US Home Prices Soar To New Record – No End In Sight

US home prices jumped the most on record in April. Nationally, the S&P CoreLogic Case-Shiller Index of property values jumped 14.6% from a year earlier in April, the biggest monthly gain since data have been kept. That came after a 13.2% increase in March and was the 11th straight month that US home price gains accelerated.

Home prices in the 20 largest US cities, meanwhile, jumped 14.9%, beating the median estimate in a survey of Bloomberg economists and was the biggest monthly gain since 2005. All 20 cities saw increases versus last year with Phoenix (+22.3%), San Diego (+21.6%), and Seattle (+20.2%) seeing the biggest gains.

Realtor.com now estimates that home sales jumped another 15.2% on an annual basis in May as the inventory of new homes for sale continues to decline. The May national median new home sale price soared to $374,400 also a new record high.

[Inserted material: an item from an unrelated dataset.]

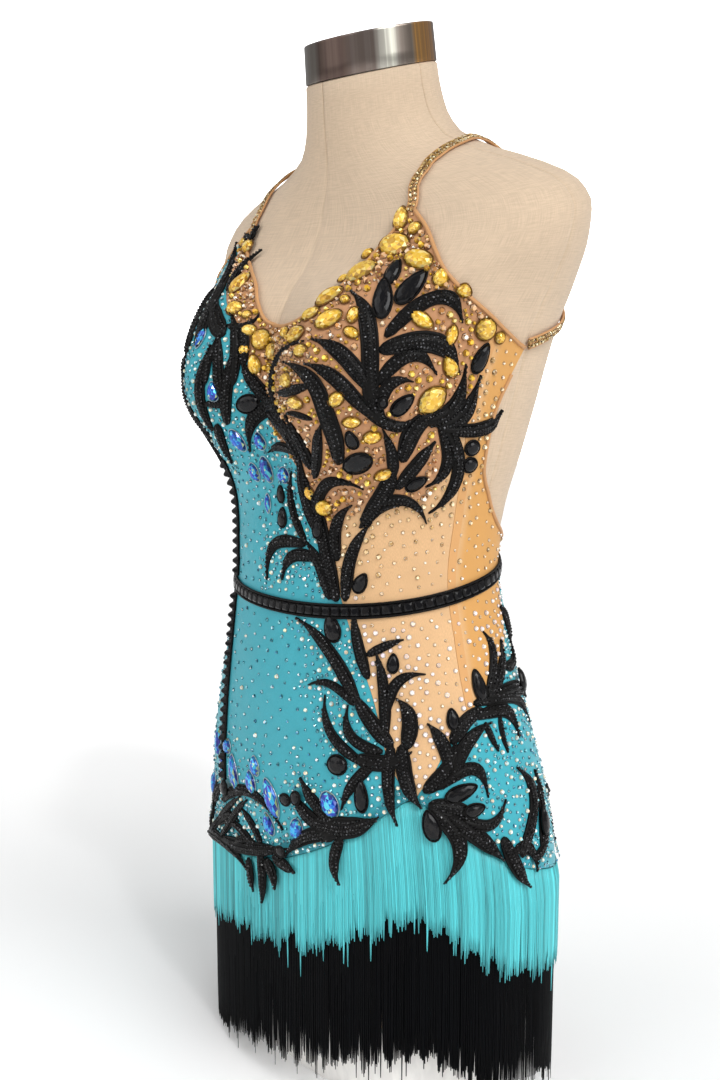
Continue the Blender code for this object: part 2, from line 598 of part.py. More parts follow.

In some popular cities, the numbers are far higher. In Austin, TX, for example, the median sales price is a whopping $586,000, a 37.5% increase compared to a year ago. Nearly 150 new people relocate to Austin every day, and the metro population has doubled in the last decade to a whopping 2.3 million.

One reason for the surge in home prices nationwide, in addition to soaring demand, is the fact that only 1.23 million homes were for sale at the end of May, a 20.6% drop from a year earlier. This is less than a 2½-month supply, the lowest in decades.

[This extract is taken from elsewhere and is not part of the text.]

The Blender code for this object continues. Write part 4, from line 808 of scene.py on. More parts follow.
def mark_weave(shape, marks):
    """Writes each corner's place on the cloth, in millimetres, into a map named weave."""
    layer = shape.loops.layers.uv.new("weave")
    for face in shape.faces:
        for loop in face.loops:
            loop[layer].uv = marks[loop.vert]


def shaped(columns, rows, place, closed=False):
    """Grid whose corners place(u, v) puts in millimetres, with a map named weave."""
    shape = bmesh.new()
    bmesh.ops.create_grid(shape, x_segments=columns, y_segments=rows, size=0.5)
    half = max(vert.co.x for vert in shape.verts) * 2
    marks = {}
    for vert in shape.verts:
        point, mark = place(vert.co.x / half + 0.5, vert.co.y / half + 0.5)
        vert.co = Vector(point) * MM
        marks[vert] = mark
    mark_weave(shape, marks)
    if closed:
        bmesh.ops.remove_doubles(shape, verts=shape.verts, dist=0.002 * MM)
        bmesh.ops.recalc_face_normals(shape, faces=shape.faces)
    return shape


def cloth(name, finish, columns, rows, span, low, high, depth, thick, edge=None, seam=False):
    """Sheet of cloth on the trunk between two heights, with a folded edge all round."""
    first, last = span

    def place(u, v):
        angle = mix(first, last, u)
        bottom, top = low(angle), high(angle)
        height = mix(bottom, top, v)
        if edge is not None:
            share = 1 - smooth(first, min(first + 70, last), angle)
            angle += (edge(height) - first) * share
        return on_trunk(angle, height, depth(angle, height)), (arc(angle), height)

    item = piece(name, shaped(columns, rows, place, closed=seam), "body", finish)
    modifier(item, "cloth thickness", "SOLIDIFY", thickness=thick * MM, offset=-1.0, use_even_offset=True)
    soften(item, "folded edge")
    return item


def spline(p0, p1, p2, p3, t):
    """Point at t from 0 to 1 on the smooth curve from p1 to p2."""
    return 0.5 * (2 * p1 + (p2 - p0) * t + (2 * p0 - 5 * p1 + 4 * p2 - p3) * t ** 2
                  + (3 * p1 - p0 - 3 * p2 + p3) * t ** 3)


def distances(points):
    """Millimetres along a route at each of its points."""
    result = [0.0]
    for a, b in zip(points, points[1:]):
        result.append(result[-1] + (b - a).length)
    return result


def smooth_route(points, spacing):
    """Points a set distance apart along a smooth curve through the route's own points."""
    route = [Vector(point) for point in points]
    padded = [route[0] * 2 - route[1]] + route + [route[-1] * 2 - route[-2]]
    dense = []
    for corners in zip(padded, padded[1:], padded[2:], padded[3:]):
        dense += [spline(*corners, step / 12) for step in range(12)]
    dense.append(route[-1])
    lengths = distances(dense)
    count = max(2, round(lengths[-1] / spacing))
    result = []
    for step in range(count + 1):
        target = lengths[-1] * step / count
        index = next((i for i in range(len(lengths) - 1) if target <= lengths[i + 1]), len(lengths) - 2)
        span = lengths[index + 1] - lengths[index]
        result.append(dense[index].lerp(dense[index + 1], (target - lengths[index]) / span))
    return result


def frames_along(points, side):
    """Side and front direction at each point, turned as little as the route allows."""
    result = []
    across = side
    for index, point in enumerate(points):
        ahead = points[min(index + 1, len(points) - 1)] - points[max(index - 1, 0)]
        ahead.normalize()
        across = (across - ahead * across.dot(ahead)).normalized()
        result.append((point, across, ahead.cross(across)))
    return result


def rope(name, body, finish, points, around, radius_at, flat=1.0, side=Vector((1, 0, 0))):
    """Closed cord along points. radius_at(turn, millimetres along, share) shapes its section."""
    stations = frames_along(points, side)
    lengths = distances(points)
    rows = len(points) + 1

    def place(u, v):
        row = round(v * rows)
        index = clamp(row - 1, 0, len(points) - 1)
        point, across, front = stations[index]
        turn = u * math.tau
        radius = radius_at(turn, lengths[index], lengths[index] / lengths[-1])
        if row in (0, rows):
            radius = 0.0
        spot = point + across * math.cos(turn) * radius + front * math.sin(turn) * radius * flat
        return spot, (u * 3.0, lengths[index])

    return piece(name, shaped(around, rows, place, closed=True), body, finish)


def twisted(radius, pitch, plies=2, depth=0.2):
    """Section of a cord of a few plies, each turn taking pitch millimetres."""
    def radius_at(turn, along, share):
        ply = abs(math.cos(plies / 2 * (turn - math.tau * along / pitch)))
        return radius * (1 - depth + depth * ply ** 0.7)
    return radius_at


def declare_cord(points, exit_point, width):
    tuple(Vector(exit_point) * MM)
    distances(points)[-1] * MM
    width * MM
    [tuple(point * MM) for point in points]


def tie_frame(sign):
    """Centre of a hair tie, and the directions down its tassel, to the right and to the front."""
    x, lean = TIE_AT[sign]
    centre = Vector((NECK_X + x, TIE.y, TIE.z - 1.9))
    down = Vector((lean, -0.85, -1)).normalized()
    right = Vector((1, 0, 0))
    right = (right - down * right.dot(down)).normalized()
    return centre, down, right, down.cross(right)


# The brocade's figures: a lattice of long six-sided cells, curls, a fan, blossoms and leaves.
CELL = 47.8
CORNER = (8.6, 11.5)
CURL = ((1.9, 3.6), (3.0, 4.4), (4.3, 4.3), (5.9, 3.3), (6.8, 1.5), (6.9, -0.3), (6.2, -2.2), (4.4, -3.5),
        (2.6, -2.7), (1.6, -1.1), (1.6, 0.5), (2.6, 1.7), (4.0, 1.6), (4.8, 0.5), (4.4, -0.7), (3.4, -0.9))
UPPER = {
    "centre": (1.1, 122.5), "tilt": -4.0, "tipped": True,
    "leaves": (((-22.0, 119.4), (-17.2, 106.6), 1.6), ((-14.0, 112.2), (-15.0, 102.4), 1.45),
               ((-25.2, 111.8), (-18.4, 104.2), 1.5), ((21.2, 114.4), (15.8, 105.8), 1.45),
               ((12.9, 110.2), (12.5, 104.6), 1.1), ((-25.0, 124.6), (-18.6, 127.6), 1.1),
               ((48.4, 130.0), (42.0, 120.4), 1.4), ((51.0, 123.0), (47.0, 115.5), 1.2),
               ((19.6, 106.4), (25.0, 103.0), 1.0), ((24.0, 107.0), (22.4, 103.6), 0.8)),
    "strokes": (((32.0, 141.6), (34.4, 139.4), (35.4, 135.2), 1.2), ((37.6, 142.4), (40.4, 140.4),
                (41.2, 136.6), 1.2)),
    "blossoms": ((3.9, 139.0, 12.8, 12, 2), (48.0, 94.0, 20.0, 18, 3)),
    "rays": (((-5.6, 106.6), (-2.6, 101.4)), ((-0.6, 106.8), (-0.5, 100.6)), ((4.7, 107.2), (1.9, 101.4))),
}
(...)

“April’s performance was truly extraordinary,” said Craig Lazzara, global head of index investment strategy at S&P Dow Jones Indices. “We have previously suggested that the strength in the U.S. housing market is being driven in part by reaction to the Covid pandemic, as potential buyers move from urban apartments to suburban homes. April’s data continue to be consistent with this hypothesis.”

Low mortgage rates and demand for properties in the suburbs have fueled the US housing market for more than a year, with a shortage of homes to buy helping to push prices higher. Many buyers are having trouble finding properties they can afford.

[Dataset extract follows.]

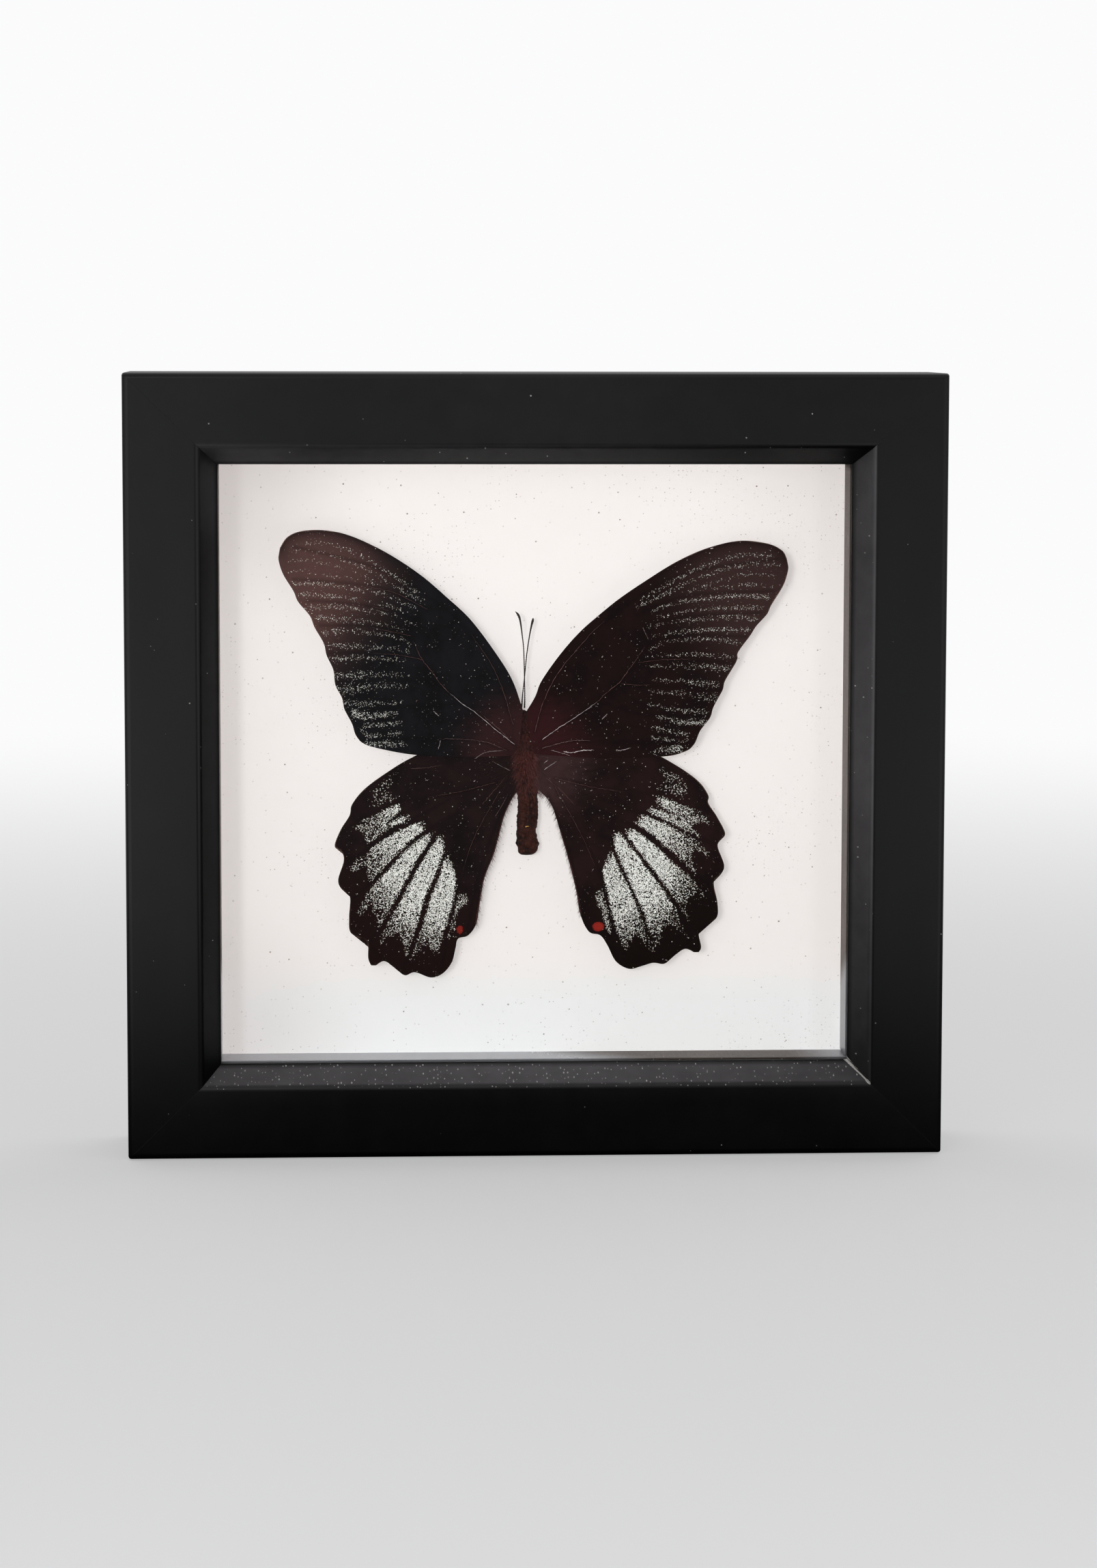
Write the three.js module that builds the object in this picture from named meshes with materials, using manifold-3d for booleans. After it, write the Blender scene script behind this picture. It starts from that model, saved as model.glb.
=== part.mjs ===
// A swallowtail butterfly, spread and glued to a white card, in a black mitred box frame behind glass.
// Millimetres, +Z up, +X to the right and +Y into the frame, so that the glass looks towards -Y.
// The origin is the middle of the bottom of the frame.
import * as THREE from "three";
import { mergeVertices } from "three/addons/utils/BufferGeometryUtils.js";
import Module from "manifold-3d";

// Driving dimensions of the frame
const FRAME_WIDTH = 190;
const FRAME_HEIGHT = 182;
const FRAME_DEPTH = 32;
const SIDE_FACE = 17.3; // flat front face of the two upright rails
const LEVEL_FACE = 16.9; // flat front face of the top and bottom rails
const BEVEL_WIDTH = 4.2; // slope from the front face down to the lip
const BEVEL_DEPTH = 7.4;
const LIP_THICKNESS = 1.4;
const REBATE_WIDTH = 5.2; // how far the lip overhangs the glass
const ARRIS = 1.2; // rounding of the outer front edges
const GAP = 0.3; // clearance between pieces that touch

// Driving dimensions of what the frame holds
const GLASS_THICKNESS = 2;
const CARD_BEHIND_LIP = 15; // from the front edge of the lip to the face of the card
const CARD_THICKNESS = 2;
const BACKING_THICKNESS = 3;
const TAB = { width: 8, length: 14, inWood: 5, thickness: 0.5, point: 3 };
const TAB_SPREAD = 0.27; // distance of a tab from the middle of its rail, as a share of the rail
const HANGER = { length: 44, height: 9, thickness: 0.8, foot: 8, rise: 1.4, teeth: 9, toothDepth: 1.6 };
const NAIL = { head: 1.7, headThickness: 0.6, shank: 0.7, length: 3.8 };

// Driving dimensions of the butterfly
const WING_THICKNESS = 0.3;
const WING_STEPS = 62; // cells along a wing, from root to tip
const WING_BANDS = 3; // cells across a wing
const BODY_X = -2; // the specimen sits a little left of the middle
const FOREWING_FRONT = 0.2; // y of the forewing's face at its root
const FOREWING_LIFT = 0.025; // rise towards the glass for each millimetre outwards
const HINDWING_FRONT = 1.05;
const HINDWING_LIFT = 0.02;

const front = -FRAME_DEPTH / 2;
const back = FRAME_DEPTH / 2;
const lipBack = front + BEVEL_DEPTH + LIP_THICKNESS;
const cardFace = front + BEVEL_DEPTH + CARD_BEHIND_LIP;
const sideLip = SIDE_FACE + BEVEL_WIDTH; // width of an upright rail, measured to its lip
const levelLip = LEVEL_FACE + BEVEL_WIDTH;
// The rebate, in which glass, card and backing lie
const rebateHalfWidth = FRAME_WIDTH / 2 - sideLip + REBATE_WIDTH;
const rebateHalfHeight = FRAME_HEIGHT / 2 - levelLip + REBATE_WIDTH;
const middleHeight = FRAME_HEIGHT / 2;

const wasm = await Module();
wasm.setup();

const BLACK_PAINT = { color: 0x19191b, roughness: 0.5, metalness: 0 };
const BLACK_STRIP = { color: 0x101011, roughness: 0.3, metalness: 0 };
const GLASS = { color: 0xf4f8f6, roughness: 0.03, metalness: 0, transparent: true, opacity: 0.15 };
const WHITE_CARD = { color: 0xf3efec, roughness: 0.9, metalness: 0 };
const HARDBOARD = { color: 0x8a6a48, roughness: 0.85, metalness: 0 };
const STEEL = { color: 0xa9abad, roughness: 0.4, metalness: 0.9 };
const WING_BLACK = { color: 0x241a1a, roughness: 0.8, metalness: 0 };
const BODY_BROWN = { color: 0x3a211d, roughness: 0.9, metalness: 0 };

const frame = new THREE.Group();

function addMesh(name, geometry, finish) {
  const mesh = new THREE.Mesh(geometry, new THREE.MeshStandardMaterial(finish));
  mesh.name = name;
  frame.add(mesh);
  return mesh;
}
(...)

Still, home prices are expected to remain elevated. Builders cite high materials prices, supply shortages and a limited number of skilled workers as ongoing challenges as they race to complete new homes.

“The forces that have propelled home price growth to new highs over the past year remain in place and are offering little evidence of abating,” said Matthew Speakman, an economist at Zillow Group Inc. “The number of available homes for sale remains historically small, particularly given the elevated demand for housing.”

Millennials Being Priced Out of the Housing Market

Owning a home has been part of the American Dream for decades, and it is one of the biggest investments many people plan for in their lifetimes. However, there is one demographic group which isn’t necessarily setting its sights on the milestone of homeownership right away, even in today’s low interest rate environment. In fact, more Millennials (ages 25-40) are delaying the purchase of their first homes or giving up altogether.

As a rule, monthly mortgage payments should not be more than 20-25% of a homeowner’s monthly gross income. With home prices having increased as much as they have over the last few years, many Millennials simply cannot afford to buy a home.

Another factor that can affect qualifying to buy a home is the fact that Millennials are delaying getting married and having children. The changing dynamic of getting married and having children later means Millennials are staying at home with family longer and delaying the purchase of their first homes.

Record student debt is another limiting factor. Student debt hit almost $1.6 trillion in the US last year. As such, it’s now become a burden on Millennials trying to enter the housing market. According to the National Association of Realtors, more than 50% of home buyers under the age of 36 said student debt delayed their home buying.

Finally, Millennials continue to flock to big cities in large numbers. Pew Research found in 2018 that 88% of Millennials lived in metropolitan areas. Whether it is a social movement or the lure of greater work opportunities, Millennials are moving to regions with a higher proportion of renters compared to homeowners. This trend is pushing rental prices higher in the urban centers where they prefer to live which, in turn, pushes home prices higher as well.

For all these reasons and more, home prices continue to move higher. While all trends come to an end sooner or later, it’s hard to see this trend changing until we hit the next recession.